Capital One Cuts 2007 Profit Forecast on Loan Losses (Update3): “Capital One Financial Corp., the largest independent U.S. credit-card issuer, reduced its full- year profit forecast by about 20 percent because of swelling loan losses in a weakening U.S. economy.
The company expects 2007 profit of about $3.97 a share, down from a previous forecast of about $5. The decline was caused by about $1.9 billion of loan-loss provisions and $80 million in legal reserves in the fourth quarter, McLean, Virginia-based Capital One said in a statement today.
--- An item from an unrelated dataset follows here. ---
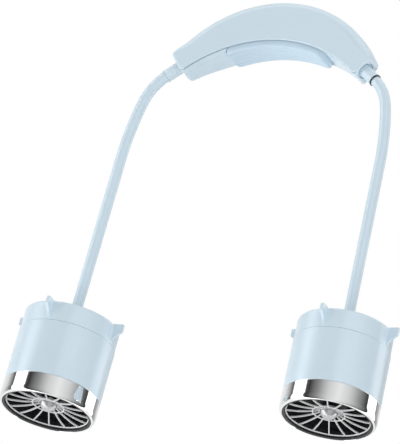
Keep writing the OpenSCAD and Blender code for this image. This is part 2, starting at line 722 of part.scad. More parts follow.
// The dished grille: how far up from the lip a rib's edge lies, at radius r from the axis
grille_ring_t = 1.2;
rim_in = grille_r - grille_ring_t;
rib_steps = 8;
hub_wall = 0.9;
hub_h = 2.4;
hub_seat = 1.6;
rib_rise = 0.15;
function dish(r) =
    grille_recess + rib_rise + (grille_dish - rib_rise) * pow((rim_in - r) / (rim_in - hub_r), 2);
module grille_rim() color(white) difference() {
    union() {
        translate([0, 0, grille_recess]) cylinder(r = grille_r, h = flange_low - grille_recess + lap);
        translate([0, 0, flange_low]) cylinder(r = spigot_r, h = grille_flange_h);
    }
    translate([0, 0, -over]) cylinder(r = rim_in, h = head_h);
}
module grille_ribs() color(white) difference() {
    union() {
        for (i = [0:ribs - 1]) rotate([0, 0, 360 * i / ribs]) rotate([90, 0, 0]) translate([0, 0, -rib_t / 2])
            linear_extrude(rib_t) polygon(concat(
                [for (k = [0:rib_steps]) let (r = hub_r + (rim_in - hub_r) * k / rib_steps) [r, dish(r)]],
                [[rim_in + rib_t / 2, dish(rim_in)], [rim_in + rib_t / 2, dish(rim_in) + rib_h - rib_rise]],
                [for (k = [rib_steps:-1:0]) let (r = hub_r + (rim_in - hub_r) * k / rib_steps)
                    [r, dish(r) + rib_h]],
                [[hub_r - hub_wall / 2, dish(hub_r) + rib_h], [hub_r - hub_wall / 2, dish(hub_r)]]));
        translate([0, 0, dish(inner_ring_r)]) tube(inner_ring_r + rib_t / 2, inner_ring_r - rib_t / 2, rib_h);
        translate([0, 0, dish(hub_r) - seat_gap]) cylinder(r = hub_r, h = hub_h + seat_gap);
    }
    cylinder(r = hub_r - hub_wall, h = dish(hub_r) + hub_seat);
}
module outlet_grille() {
    grille_rim();
    grille_ribs();
}
module left_outlet_grille() at_head(true) outlet_grille();
module right_outlet_grille() at_head(false) outlet_grille();

badge_r = hub_r - hub_wall - seat_gap;
dome_r = (badge_r * badge_r + dome_h * dome_h) / (2 * dome_h);
module hub_badge() color(steel) translate([0, 0, dish(hub_r)]) intersection() {
    translate([0, 0, dome_r - dome_h]) sphere(dome_r);
    translate([0, 0, -2 * dome_h]) cylinder(r = badge_r, h = 2 * dome_h + hub_seat - seat_gap / 2);
}
module left_hub_badge() at_head(true) hub_badge();
module right_hub_badge() at_head(false) hub_badge();

// The impeller: a hub with a round nose and an open back, and blades that are curved plates. Each is part
// of a round wall about an axis that points outwards, so its slant grows from its lower edge to its upper
hub_nose = 2.5;
hub_shell = 1.6;
shaft_boss_r = 3;
blade_h = 10;
blade_low = impeller_low + over / 2;
blade_t = 1.2;
blade_bend_r = blade_h / (sin(blade_top_angle) - sin(blade_low_angle));
blade_aside = blade_bend_r * (cos(blade_low_angle) + cos(blade_top_angle)) / 2;
blade_root = impeller_hub_r - hub_shell * 3 / 4;
module blade() intersection() {
    translate([0, -blade_aside, blade_low - blade_bend_r * sin(blade_low_angle)])
        rotate([0, 90, 0]) rotate([0, 0, 90 + blade_low_angle])
        rotate_extrude(angle = blade_top_angle - blade_low_angle)
        translate([blade_bend_r - blade_t / 2, blade_root]) square([blade_t, impeller_r - blade_root]);
    cylinder(r = impeller_r, h = head_h);
}
module impeller() color(near_black) difference() {
    union() {
        rotate_extrude() polygon(concat([[0, impeller_low]],
            [for (a = [0:15:90])
                [impeller_hub_r - hub_nose * (1 - sin(a)), impeller_low + hub_nose * (1 - cos(a))]],
            [[impeller_hub_r, impeller_top], [impeller_hub_r - hub_shell, impeller_top],
            [impeller_hub_r - hub_shell, impeller_low + hub_nose], [shaft_boss_r, impeller_low + hub_nose],
            [shaft_boss_r, impeller_top], [0, impeller_top]]));
        for (i = [0:blades - 1]) rotate([0, 0, 360 * i / blades]) blade();
    }
    translate([0, 0, impeller_low + over]) cylinder(r = shaft_r + run_gap, h = head_h);
}
module left_impeller() at_head(true) impeller();
module right_impeller() at_head(false) impeller();

shaft_low = impeller_low + over + seat_gap;
shaft_short = 2;
module shaft() color(steel) translate([0, 0, shaft_low])
    cylinder(r = shaft_r, h = motor_top - shaft_short - shaft_low);
module left_shaft() at_head(true) shaft();
module right_shaft() at_head(false) shaft();

module motor() color(steel) difference() {
    translate([0, 0, motor_low]) cylinder(r = motor_r, h = motor_h);
    translate([0, 0, motor_low - over]) cylinder(r = shaft_r + run_gap, h = motor_h);
}
module left_motor() at_head(true) motor();
module right_motor() at_head(false) motor();

// The lead's way from the motor's back up into the leg's core
head_lead_points = [
    [motor_r / 2, 0, motor_top + seam_gap],
    [motor_r / 2, 0, motor_top + lead_bend / 2],
    [motor_r / 4, 0, (motor_top + ferrule_low) / 2],
    [0, 0, ferrule_low - ferrule_flange_t - over],
    [0, 0, ferrule_low + over],
    [0, 0, head_h - core_head_in + over]];
module motor_lead() color(copper) smooth_tube(head_lead_points, lead_r);
module left_motor_lead() at_head(true) motor_lead();
module right_motor_lead() at_head(false) motor_lead();

front_shell();
rear_shell();
neck_pad();
left_cell();
right_cell();
control_board();
usb_socket();
button_switch();
power_button();
status_light();
housing_screws();
board_screws();
motor_leads();
left_collar();
right_collar();
left_seal_ring();
right_seal_ring();
left_shoulder_sleeve();
right_shoulder_sleeve();
left_upper_sleeve();
right_upper_sleeve();
left_middle_sleeve();
right_middle_sleeve();
left_lower_sleeve();
right_lower_sleeve();
left_ankle_sleeve();
right_ankle_sleeve();
left_upper_core();
right_upper_core();
left_middle_core();
right_middle_core();
left_lower_core();
right_lower_core();
left_ferrule();
right_ferrule();
left_cap();
right_cap();
left_cap_screws();
right_cap_screws();
left_barrel();
right_barrel();
left_chrome_ring();
right_chrome_ring();
left_lip_ring();
right_lip_ring();
left_outlet_grille();
right_outlet_grille();
left_hub_badge();
right_hub_badge();
left_impeller();
right_impeller();
left_shaft();
right_shaft();
left_motor();
right_motor();
left_motor_lead();
right_motor_lead();
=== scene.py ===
"""Looks of the neck fan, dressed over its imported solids.

Lengths are metres and angles are degrees, in the frame of the solids: the origin is the middle of the
neck pad's inner face, +Z is up with the fan worn, and -Y is the front.
"""

import json
import logging
import math
from collections.abc import Callable, Iterable, Sequence
from dataclasses import dataclass, field
from enum import Enum
from functools import cache

import bmesh
import bpy
from bmesh.types import BMEdge, BMesh, BMVert
from mathutils import Matrix, Vector


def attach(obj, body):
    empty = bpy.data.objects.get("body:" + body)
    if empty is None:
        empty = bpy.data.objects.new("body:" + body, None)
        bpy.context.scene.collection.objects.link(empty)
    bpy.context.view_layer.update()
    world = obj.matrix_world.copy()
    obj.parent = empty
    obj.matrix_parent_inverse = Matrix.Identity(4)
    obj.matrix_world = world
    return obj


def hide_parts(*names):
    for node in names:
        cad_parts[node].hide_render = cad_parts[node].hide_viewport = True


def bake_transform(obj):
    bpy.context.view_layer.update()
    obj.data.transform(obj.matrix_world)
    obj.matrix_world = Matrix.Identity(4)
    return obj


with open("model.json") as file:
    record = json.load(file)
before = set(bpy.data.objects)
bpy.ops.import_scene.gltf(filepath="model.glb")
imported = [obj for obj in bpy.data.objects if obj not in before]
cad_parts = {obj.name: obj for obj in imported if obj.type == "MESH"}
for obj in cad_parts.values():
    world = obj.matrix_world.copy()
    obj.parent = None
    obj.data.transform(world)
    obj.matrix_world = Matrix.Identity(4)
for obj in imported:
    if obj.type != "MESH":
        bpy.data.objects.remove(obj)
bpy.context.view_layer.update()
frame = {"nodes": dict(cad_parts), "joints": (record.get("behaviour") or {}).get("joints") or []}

LOG = logging.getLogger("neck_fan")
Point = tuple[float, float]
Corner = tuple[float, float, float]
Colour = tuple[float, float, float]
HeightAt = Callable[[float, float], float]
# The distance within which points are one, and the roundings of small edges
HAIR, FINE, SOFT, FULL = 1e-7, 0.0002, 0.0003, 0.0004
# From a mesh that stands on X and Y to one that faces the back or the front
TO_BACK = Matrix.Rotation(-math.pi / 2, 4, "X")
TO_FRONT = Matrix.Rotation(math.pi / 2, 4, "X")


class Side(Enum):
    """The two sides of the fan, as the sign of X."""

    LEFT = -1
    RIGHT = 1

    @property
    def label(self) -> str:
        """The side's word in node and body names."""
        return self.name.lower()


# Outlines


def heading(angle: float) -> Vector:
    """The direction at an angle from a plane's second axis towards its first."""
    return Vector((math.sin(math.radians(angle)), math.cos(math.radians(angle))))


def rectangle(left: float, right: float, low: float, high: float) -> list[Point]:
    """The corners of a rectangle, from its low left corner round by the right."""
    return [(left, low), (right, low), (right, high), (left, high)]


def arc(centre: Point, radius: float, start: float, stop: float, steps: int) -> list[Point]:
    """Points along an arc.

    Args:
        centre: The arc's centre in its plane.
        radius: The arc's radius.
        start: Angle of the first point, from the plane's second axis towards its first.
        stop: Angle of the last point.
        steps: Number of chords.

    Returns:
        One point more than there are chords.
    """
    turns = [math.radians(start + (stop - start) * i / steps) for i in range(steps + 1)]
    return [(centre[0] + radius * math.sin(t), centre[1] + radius * math.cos(t)) for t in turns]


def rounded(corners: Sequence[Corner], steps: int = 4) -> list[Point]:
    """Rounds the corners of a closed outline.

    Args:
        corners: Each corner's place and the radius of its rounding, which may be nothing.
        steps: Number of chords in each rounding.

    Returns:
        The outline's points in the corners' order.
    """
    points: list[Point] = []
    for i, (x, y, radius) in enumerate(corners):
        here = Vector((x, y))
        before = (Vector(corners[i - 1][:2]) - here).normalized()
        after = (Vector(corners[(i + 1) % len(corners)][:2]) - here).normalized()
        if radius <= 0:
            points.append((x, y))
            continue
        half = before.angle(after) / 2
        centre = here + (before + after).normalized() * radius / math.sin(half)
        first = here + before * radius / math.tan(half) - centre
        last = here + after * radius / math.tan(half) - centre
        for k in range(steps + 1):
            way = first.lerp(last, k / steps).normalized() * radius
            points.append(tuple(centre + way))
    return points


# Finishes


class Nodes:
    """A short way to write a shader tree."""

    def __init__(self, tree: bpy.types.NodeTree) -> None:
        """Clears the tree.

        Args:
            tree: The tree to write in.
        """
        self.tree = tree
        tree.nodes.clear()

    def add(self, kind: str, inputs: dict | None = None, **settings: object) -> bpy.types.Node:
        """Adds a node.

        Args:
            kind: The node's type without its ShaderNode prefix, or a whole type name.
            inputs: Value or socket for each named or numbered input.
            **settings: The node's own settings.

        Returns:
            The new node.
        """
        node = self.tree.nodes.new(kind if kind.startswith("Node") else "ShaderNode" + kind)
        for key, value in settings.items():
            setattr(node, key, value)
        for key, value in (inputs or {}).items():
            socket = node.inputs[key]
            if isinstance(value, bpy.types.NodeSocket):
                self.tree.links.new(value, socket)
            else:
                socket.default_value = value
        return node

    def maths(self, operation: str, *values: object) -> bpy.types.NodeSocket:
        """A number worked out from values or sockets."""
        return self.add("Math", dict(enumerate(values)), operation=operation).outputs[0]

    def fit(self, value: object, *ends: float) -> bpy.types.NodeSocket:
        """A value moved from the range of the first two ends to that of the last two."""
        return self.add("MapRange", {0: value} | dict(enumerate(ends, 1))).outputs[0]

    def mix(self, share: object, first: object, second: object) -> bpy.types.NodeSocket:
        """A colour mixed from two, with a share of the second."""
        return self.add("Mix", {0: share, 6: first, 7: second}, data_type="RGBA").outputs[2]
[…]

Capital One dropped 3.5 percent in German trading to $41.85. Chief Executive Officer Richard Fairbank said last month that a slowing economy may cause bad debts to exceed $5 billion in 2008. Fallout from the collapse of the U.S. subprime mortgage market has led to more than $97 billion of writedowns and loan losses at the world's largest financial companies, eroding earnings and stock prices.”
Futures were doing fine before this came out pre-market. This is just another piece of evidence that the consumer isn’t doing well.
Freddie Mac's Strength Rating May Be Cut by Moody's (Update5): “Freddie Mac, the U.S. mortgage company that reported its biggest loss last quarter, may be downgraded by Moody's Investors Service because the damage from loan defaults could be worse than the ratings company expected.
Moody's said it may lower Freddie's financial strength rating from A-, the second-highest grade. The McLean, Virginia- based company's top Aaa senior long-term debt rating and the Prime-1 rating for its commercial paper or short-term IOUs won't be cut, Moody's said.
Chief Executive Officer Richard Syron has attempted to shore up Freddie Mac's finances by selling $6 billion of preferred stock, slicing its dividend in half and reducing its mortgage assets by $30.9 billion to $701.4 billion in the three months to Nov. 30. The government-chartered company may need to take similar steps again, Moody's said.”
In the end this little bit of tinkering won’t make a difference. Fannie and Freddie both have trillions of dollars sitting on a capital base of about $30 to $30 billion each. At some point the government will end up having to prop up both these guys.
Credit Default Swaps in Freddie were active early this morning, rising again…
Citigroup Gains on WSJ Report of Foreign Investment (Update2): “Citigroup Inc. rose in Germany and Japan after the Wall Street Journal reported that the biggest U.S. bank is seeking as much as $10 billion from foreign investors as mortgage-related losses deepen.
Merrill Lynch & Co., the largest brokerage, also is in talks with investors and may get $3 billion to $4 billion, the Journal said earlier today, without citing any sources. Citigroup has already received about $7.5 billion from Abu Dhabi and Merrill said last month that it's raising as much as $6.2 billion from Singapore's Temasek Holdings Pte. and New York-based money manager Davis Selected Advisors LP.
Banks and securities firms in the U.S. and Europe have turned to Asian and Middle Eastern governments for about $34 billion to prop up balance sheets battered by writedowns from the collapse of the U.S. subprime market. New York-based Citigroup and Merrill want to secure additional financing before they report the extent of their fourth-quarter losses next week, the Journal reported.”
When this mess finally settles out, Asia and the Middle East will end up owning a serious chunk of the American financial system.
Money-Market Rates Fall as Bank Action Eases Crunch (Update1): “Money-market rates fell for a ninth day, stoking optimism a squeeze on short-term credit is abating after central banks injected a record amount of emergency cash into the system.
The three-month euro interbank offered rate, or Euribor, dropped 1 basis point to 4.59 percent, the European Banking Federation said today. It was at a seven-year high of 4.95 percent on Dec. 12, when policy makers announced a concerted drive to defuse the logjam in interbank lending. The comparable pound rate fell 5 basis points to 5.6 percent, the lowest since April 2007, the British Bankers' Association said.
A surge in borrowing costs has eased since central banks responded to about $100 billion of losses at financial institutions on securities linked to U.S. subprime mortgages. Citigroup Inc. is seeking as much as $10 billion from foreign investors as its mortgage-related losses deepen, the Wall Street Journal reported today.
Rates “continue to drop due to the aggressive bank- liquidity injections and expectations of falling interest rates,” a Citigroup team led by Tom Fitzpatrick, New York-based global head of currency strategy, wrote yesterday. “It remains to be seen how successful the central bank injections will be but the initial signs are certainly quite encouraging.”
Things continue to stabilize in the credit markets. After eight straight days of declines, the major equity indices put in a bottom yesterday. They all look set to bounce. The failure of a bounce to materialize would lead to rapid deterioration in the markets as panic selling ensues.